▶ Goal of the exercise
Where a line in the listing below contains the word "with", copy that line.

▶ Records for this exercise
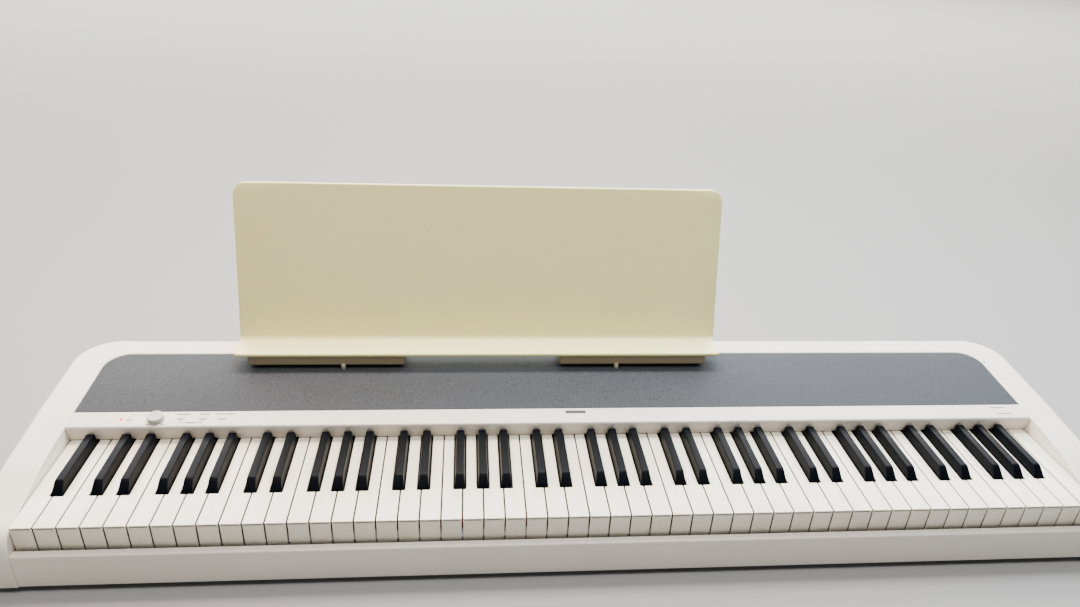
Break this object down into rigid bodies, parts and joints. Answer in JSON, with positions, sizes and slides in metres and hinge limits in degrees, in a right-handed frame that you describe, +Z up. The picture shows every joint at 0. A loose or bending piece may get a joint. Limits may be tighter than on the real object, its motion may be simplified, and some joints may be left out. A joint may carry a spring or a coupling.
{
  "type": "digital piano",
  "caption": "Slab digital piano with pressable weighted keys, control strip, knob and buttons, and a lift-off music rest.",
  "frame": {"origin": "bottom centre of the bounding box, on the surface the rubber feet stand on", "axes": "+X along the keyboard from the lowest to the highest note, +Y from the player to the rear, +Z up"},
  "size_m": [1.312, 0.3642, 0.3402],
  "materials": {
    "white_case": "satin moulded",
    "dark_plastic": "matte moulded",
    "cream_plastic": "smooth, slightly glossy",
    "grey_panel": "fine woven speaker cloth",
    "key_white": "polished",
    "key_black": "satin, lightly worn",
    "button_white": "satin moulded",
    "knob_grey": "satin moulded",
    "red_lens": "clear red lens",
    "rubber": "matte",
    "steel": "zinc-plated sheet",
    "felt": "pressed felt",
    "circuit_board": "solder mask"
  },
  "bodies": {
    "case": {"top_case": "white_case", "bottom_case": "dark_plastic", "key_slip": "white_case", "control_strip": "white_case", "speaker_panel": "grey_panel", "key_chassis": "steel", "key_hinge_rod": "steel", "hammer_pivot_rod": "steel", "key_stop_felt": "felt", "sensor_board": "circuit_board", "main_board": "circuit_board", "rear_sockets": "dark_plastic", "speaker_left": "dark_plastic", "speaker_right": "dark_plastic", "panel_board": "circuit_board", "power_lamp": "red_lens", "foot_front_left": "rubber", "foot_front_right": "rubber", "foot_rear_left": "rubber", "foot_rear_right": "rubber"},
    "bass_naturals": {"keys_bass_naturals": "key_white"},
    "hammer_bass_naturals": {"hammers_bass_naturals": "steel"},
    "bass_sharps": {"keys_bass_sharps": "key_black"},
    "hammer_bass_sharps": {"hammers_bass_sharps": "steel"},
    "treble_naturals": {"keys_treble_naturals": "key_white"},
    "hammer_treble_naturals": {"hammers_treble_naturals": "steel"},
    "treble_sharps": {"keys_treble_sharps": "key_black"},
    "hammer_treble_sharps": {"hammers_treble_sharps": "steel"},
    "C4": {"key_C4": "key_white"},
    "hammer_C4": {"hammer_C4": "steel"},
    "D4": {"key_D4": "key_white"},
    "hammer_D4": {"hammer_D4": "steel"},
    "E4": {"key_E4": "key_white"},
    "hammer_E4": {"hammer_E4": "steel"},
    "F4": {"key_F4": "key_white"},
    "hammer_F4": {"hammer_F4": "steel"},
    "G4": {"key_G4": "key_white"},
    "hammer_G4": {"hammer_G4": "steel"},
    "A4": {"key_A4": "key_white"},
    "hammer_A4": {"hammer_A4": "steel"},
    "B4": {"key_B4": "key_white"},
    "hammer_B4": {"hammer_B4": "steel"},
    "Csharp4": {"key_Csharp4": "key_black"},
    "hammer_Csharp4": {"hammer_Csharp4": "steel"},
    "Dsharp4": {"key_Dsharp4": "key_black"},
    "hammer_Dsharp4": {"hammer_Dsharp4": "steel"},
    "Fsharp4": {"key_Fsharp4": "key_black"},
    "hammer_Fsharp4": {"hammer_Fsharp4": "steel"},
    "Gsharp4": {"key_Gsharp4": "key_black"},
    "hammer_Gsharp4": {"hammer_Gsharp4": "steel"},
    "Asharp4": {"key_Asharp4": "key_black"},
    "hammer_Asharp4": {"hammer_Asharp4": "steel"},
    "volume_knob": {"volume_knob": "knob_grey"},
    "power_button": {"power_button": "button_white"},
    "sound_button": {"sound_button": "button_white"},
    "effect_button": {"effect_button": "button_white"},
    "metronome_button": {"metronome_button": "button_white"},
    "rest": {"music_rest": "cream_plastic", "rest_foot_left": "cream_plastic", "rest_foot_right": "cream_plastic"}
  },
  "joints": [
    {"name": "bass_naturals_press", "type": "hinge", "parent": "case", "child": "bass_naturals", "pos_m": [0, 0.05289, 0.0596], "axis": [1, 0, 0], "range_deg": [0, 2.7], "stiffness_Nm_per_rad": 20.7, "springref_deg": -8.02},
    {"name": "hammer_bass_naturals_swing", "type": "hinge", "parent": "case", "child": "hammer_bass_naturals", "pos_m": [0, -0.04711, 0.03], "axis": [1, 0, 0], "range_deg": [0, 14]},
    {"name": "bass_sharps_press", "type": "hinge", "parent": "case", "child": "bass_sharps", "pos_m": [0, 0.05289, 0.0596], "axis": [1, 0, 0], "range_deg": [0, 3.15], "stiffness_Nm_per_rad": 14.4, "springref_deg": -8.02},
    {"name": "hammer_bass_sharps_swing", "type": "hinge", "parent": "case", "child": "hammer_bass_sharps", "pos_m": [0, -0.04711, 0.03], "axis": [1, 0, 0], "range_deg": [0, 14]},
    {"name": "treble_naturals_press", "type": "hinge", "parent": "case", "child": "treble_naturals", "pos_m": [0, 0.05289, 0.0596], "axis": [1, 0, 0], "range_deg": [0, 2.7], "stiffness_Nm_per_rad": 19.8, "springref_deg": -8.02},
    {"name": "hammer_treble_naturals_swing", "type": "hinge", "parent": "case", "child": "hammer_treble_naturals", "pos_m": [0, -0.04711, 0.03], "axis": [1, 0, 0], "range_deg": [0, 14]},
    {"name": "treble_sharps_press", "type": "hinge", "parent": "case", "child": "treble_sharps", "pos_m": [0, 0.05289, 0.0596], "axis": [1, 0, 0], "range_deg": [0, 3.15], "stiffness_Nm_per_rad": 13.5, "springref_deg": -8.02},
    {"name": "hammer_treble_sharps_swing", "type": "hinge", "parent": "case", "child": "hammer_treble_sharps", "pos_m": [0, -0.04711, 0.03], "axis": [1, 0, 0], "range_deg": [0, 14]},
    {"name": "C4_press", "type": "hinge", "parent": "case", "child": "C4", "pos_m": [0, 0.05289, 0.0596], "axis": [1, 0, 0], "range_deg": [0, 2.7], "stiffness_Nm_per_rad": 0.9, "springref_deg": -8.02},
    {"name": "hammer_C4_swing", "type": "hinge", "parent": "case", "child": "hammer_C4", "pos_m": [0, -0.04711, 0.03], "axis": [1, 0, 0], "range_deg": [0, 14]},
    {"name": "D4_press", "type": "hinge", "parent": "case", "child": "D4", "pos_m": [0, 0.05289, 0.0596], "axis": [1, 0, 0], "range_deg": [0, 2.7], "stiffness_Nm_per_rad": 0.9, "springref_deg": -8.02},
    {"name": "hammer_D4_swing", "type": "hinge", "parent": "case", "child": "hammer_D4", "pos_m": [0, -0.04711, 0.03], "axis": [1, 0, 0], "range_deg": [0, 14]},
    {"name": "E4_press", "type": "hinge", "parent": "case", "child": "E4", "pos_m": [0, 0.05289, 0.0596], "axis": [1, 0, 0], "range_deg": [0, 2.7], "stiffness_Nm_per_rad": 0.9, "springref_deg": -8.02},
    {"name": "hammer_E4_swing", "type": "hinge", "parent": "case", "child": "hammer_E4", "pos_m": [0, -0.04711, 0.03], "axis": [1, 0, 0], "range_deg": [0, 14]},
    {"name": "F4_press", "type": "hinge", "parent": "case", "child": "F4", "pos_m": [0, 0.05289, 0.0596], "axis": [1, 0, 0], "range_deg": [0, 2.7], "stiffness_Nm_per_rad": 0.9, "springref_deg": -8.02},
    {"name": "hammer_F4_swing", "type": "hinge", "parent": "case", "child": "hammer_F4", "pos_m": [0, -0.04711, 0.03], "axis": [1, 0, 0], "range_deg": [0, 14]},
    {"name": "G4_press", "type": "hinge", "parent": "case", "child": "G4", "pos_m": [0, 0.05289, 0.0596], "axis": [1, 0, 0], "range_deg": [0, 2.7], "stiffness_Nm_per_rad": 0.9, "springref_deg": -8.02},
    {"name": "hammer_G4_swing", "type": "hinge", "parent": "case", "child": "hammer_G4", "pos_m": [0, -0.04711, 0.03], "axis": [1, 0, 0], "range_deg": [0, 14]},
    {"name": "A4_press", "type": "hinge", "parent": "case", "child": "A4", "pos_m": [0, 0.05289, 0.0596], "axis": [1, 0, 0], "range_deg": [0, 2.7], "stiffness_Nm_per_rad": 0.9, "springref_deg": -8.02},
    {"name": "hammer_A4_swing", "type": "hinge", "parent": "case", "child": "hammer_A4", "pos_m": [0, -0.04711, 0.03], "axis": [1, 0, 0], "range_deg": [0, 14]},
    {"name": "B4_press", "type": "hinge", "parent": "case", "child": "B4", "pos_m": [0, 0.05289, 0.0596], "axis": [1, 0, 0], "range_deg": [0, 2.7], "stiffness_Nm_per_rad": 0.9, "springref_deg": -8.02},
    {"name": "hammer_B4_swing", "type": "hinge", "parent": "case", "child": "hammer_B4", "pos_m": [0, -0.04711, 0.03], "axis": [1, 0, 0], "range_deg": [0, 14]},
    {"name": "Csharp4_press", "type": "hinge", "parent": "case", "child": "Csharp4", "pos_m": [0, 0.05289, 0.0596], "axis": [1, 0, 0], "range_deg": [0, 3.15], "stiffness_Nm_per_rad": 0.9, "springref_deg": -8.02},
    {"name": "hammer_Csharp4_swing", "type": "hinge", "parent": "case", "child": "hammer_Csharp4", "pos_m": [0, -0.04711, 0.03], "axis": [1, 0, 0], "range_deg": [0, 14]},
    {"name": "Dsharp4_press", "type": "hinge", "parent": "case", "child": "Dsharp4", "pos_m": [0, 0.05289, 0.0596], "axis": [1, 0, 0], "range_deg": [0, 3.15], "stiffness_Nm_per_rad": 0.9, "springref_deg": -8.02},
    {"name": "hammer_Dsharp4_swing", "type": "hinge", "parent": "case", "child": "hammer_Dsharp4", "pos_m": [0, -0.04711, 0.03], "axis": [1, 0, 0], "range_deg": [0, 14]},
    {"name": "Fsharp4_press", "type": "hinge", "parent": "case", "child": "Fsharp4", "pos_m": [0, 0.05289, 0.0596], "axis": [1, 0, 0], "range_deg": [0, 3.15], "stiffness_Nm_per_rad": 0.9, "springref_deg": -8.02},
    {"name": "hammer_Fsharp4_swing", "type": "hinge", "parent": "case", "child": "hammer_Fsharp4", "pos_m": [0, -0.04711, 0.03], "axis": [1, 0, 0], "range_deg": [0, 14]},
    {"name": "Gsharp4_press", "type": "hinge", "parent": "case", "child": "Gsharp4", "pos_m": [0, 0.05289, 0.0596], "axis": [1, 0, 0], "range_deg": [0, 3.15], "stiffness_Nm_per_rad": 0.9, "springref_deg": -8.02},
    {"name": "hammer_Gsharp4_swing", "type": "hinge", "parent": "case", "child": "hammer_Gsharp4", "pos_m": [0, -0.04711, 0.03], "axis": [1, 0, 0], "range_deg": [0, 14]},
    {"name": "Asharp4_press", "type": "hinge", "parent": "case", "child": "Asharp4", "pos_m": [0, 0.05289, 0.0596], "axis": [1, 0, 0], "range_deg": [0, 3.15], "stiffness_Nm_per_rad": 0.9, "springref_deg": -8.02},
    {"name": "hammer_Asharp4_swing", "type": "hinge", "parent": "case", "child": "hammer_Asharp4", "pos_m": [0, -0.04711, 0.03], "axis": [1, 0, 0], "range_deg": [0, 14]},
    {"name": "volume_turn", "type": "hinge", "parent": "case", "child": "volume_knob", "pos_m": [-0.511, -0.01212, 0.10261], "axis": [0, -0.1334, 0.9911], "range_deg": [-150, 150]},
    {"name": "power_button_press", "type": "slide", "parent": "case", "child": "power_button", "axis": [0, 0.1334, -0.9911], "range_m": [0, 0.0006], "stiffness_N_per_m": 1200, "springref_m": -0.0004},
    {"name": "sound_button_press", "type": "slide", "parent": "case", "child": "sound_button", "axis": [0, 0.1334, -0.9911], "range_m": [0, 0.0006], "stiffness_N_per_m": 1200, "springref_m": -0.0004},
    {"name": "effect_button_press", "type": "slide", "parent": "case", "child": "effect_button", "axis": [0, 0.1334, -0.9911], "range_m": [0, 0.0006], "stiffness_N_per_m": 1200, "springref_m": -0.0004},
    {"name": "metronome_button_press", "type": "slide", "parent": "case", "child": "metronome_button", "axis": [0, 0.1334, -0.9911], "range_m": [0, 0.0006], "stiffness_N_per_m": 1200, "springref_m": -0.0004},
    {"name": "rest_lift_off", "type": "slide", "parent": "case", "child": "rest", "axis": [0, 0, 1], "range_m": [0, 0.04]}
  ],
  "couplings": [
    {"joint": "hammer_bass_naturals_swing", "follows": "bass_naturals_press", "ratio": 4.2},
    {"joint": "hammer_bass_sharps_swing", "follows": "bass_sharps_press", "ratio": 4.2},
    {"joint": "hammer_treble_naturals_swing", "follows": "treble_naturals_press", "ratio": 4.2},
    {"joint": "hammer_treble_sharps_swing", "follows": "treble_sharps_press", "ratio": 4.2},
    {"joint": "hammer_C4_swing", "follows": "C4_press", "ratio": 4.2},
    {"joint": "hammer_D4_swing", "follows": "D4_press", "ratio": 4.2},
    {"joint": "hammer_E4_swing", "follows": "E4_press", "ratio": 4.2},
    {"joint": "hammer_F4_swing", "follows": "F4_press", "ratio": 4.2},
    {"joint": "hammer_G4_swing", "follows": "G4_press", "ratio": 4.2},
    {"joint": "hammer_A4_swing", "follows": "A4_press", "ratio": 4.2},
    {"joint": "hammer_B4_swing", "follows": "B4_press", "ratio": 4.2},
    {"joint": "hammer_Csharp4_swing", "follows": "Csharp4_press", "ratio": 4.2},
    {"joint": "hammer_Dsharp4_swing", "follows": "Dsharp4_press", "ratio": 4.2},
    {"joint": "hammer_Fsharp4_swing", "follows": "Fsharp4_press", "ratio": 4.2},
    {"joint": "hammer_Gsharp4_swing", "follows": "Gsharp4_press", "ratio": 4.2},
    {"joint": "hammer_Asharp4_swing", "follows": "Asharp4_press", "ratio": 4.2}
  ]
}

...

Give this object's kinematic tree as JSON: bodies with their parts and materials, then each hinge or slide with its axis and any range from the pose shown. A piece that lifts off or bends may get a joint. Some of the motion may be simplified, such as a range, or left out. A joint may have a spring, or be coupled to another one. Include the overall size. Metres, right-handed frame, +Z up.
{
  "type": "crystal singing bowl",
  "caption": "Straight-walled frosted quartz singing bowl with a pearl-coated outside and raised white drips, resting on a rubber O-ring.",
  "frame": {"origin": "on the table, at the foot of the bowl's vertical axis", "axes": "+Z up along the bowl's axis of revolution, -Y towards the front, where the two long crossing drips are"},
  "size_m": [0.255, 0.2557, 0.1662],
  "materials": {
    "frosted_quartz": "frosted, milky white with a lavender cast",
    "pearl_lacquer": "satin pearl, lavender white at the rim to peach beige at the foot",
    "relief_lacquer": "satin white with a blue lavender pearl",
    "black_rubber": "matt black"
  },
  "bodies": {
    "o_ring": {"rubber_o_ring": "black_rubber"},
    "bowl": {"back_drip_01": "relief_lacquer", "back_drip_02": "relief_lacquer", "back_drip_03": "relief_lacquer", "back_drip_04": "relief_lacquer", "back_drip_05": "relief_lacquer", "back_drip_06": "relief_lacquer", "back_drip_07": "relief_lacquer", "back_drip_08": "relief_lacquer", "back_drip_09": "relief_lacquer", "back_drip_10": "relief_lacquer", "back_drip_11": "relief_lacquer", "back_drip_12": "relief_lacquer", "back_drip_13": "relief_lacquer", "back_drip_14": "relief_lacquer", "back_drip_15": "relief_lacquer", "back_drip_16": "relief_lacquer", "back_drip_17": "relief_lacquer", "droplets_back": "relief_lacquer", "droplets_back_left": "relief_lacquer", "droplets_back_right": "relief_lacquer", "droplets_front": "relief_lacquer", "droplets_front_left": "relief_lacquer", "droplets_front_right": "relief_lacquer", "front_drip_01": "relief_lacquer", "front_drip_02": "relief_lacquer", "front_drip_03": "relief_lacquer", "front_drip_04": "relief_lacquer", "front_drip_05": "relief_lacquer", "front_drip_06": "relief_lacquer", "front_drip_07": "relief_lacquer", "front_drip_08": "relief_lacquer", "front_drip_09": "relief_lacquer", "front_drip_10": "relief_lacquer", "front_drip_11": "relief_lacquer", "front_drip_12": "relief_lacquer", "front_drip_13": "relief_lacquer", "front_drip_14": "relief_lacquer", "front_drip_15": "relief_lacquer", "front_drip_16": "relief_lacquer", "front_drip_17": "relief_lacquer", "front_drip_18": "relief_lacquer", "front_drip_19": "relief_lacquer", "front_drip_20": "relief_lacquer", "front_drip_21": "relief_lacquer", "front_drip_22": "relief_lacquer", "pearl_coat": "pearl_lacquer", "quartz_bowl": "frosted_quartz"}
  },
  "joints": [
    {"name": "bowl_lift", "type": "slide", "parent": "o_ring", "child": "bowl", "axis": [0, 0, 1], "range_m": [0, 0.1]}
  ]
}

▶ Output of the task
Break this object down into rigid bodies, parts and joints. Answer in JSON, with positions, sizes and slides in metres and hinge limits in degrees, in a right-handed frame that you describe, +Z up. The picture shows every joint at 0. A loose or bending piece may get a joint. Limits may be tighter than on the real object, its motion may be simplified, and some joints may be left out. A joint may carry a spring or a coupling.
  "caption": "Slab digital piano with pressable weighted keys, control strip, knob and buttons, and a lift-off music rest.",
Give this object's kinematic tree as JSON: bodies with their parts and materials, then each hinge or slide with its axis and any range from the pose shown. A piece that lifts off or bends may get a joint. Some of the motion may be simplified, such as a range, or left out. A joint may have a spring, or be coupled to another one. Include the overall size. Metres, right-handed frame, +Z up.
  "caption": "Straight-walled frosted quartz singing bowl with a pearl-coated outside and raised white drips, resting on a rubber O-ring.",
    "frosted_quartz": "frosted, milky white with a lavender cast",
    "relief_lacquer": "satin white with a blue lavender pearl",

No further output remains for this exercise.